На пересечении Висент-стрит с Брахем-стрит Дениз кликнула кэб и, забившись в его темное, благоухающее отнюдь не розами, нутро, позволила себе скрипнуть зубами и впиться в обивку сиденья ногтями, выплескивая тем самым переполнявшие ее боль и разочарование.

Убийца был совсем рядом... буквально в паре шагов от нее, а Дениз упустила его, увлекшись мужчиной с белыми волосами...

Теперь, когда она знала об этом, безумное притяжение к незнакомцу, объяснимое, как ей виделось, его аурой зла и порока, казалось Дениз извращением, причем самым болезненным. Невозможно испытывать нечто столь сокрушительное к мужчине, которого видела в первый раз в жизни и который даже имени не назвал...

Не по своей, впрочем, вине, но сути то не меняло: она позволила себе слабость – и вот результат.

– Приехали, мисс, – сообщил кэбмен, пристукнув по крыше.

Дениз вышла и расплатилась и, все еще пребывая в плену собственных мыслей, направилась к дому за черной кованой оградой, но не к парадному входу, а по лестнице ко входу для слуг. Этот дом в Кенсингтоне был гордостью ее матери и головной болью отца: первая обожала его за аристократичность расположения (соседство с Кенсингтонским дворцом льстило ее самолюбию), второй, вздыхая, нес его траты с воистину спартанским смирением.

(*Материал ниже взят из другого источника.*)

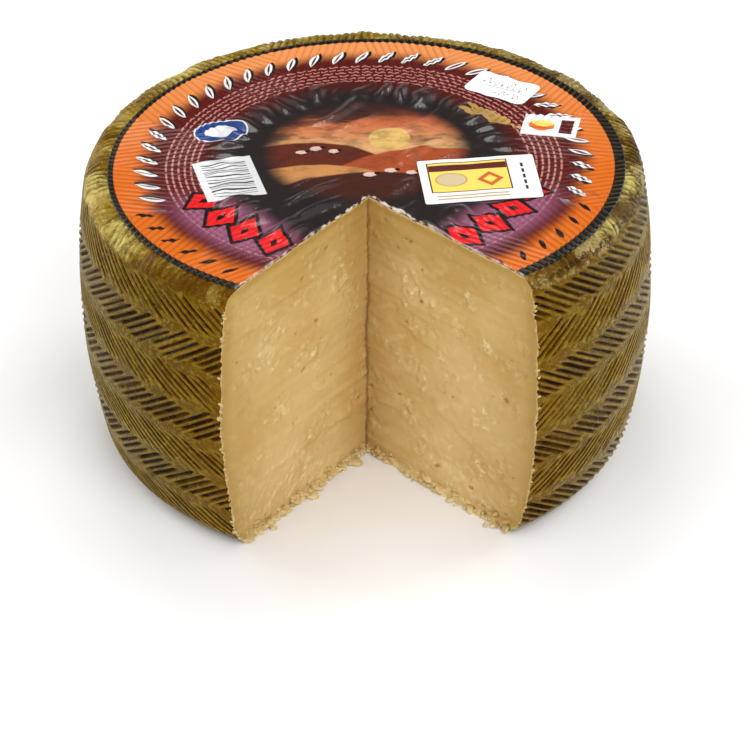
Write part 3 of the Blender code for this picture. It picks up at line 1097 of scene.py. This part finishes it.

– Мисс де Бланкар, – испуганно пискнула поломойка, отперев на стук заднюю дверь.

Дениз жестом велела ей быть потише и, скользнув мимо, направилась по коридору к дверям на хозяйскую половину. Уже наверху, в дверях своей комнаты, радуясь было, что осталась никем незамеченной, услышала голос отца:

– Тебе повезло, что матушка еще спит и не знает, что ты пропадала всю ночь.

Дениз выпустила ручку двери и нехотя обернулась. Губы привычно сложились в извиняющуюся улыбку...

– И ведь не узнает? – с мольбой спросила она. – Зачем волновать ее понапрасну? – Она состроила умилительную мордашку, умело играя на чувствах родителя.

– Не узнает, но ты должна объяснить, где пропадаешь последние ночи. Мы волнуемся, – смягчил он звучание голоса. – Я волнуюсь, малышка... – поправился с тихим вздохом.

Отец, в отличие от Жаклин де Бланкар, отчасти смирился с самобытностью дочери. В какой-то момент осознал, что она больше не та крошка Дениз, которую знал долгие годы... Что за трогательно-юным лицом скрывается взрослая женщина со своими желаниями, судьбой. И опекать ее, как и прежде, уже невозможно.

Но все это только отчасти...

– Вам не о чем волноваться, папА. – Подошла и взяла его за руку дочь. – Со мной ничего не случится.

– Я бы не был так в этом уверен в свете последних событий в городе, – возразил тот, глядя с тревогой в ее темные, будто агаты, глаза.

Дениз знала, о чем он хочет сказать, но все равно притворилась глупышкой.

– Не понимаю, о чем вы, – сказала она.

Отец с укоризной покачал головой.

– Ты знаешь, о чем пишут газеты. Читаешь их раньше меня! А потому не пытайся меня обмануть…

– Я и не собиралась... – Дениз пожала плечами. – Просто подчас лучше о чем-то не знать.

– О чем, например?

– О том, например, где я пропадаю ночами.

– И зачем водишь дружбу со странными типами, вроде того, что принес тебе эту записку? – осведомился отец, вынимая из кармана клочок мятой бумаги и взмахнув ей, привлекая внимание дочери.

– Об этом тем более, – отозвалась она, торопливо забирая записку. И спросила: – Когда ее принесли?

– Этим утром, еще на рассвете.

Она выдохнула: значит, не опоздала. Но выговор адресанту сделать все же придется: отдавать записки в руки отца совершенно недопустимо.

– Отец, вы ведь не читали ее? – спросила Дениз, обращаясь к отцу, и тот сдвинул кустистые брови.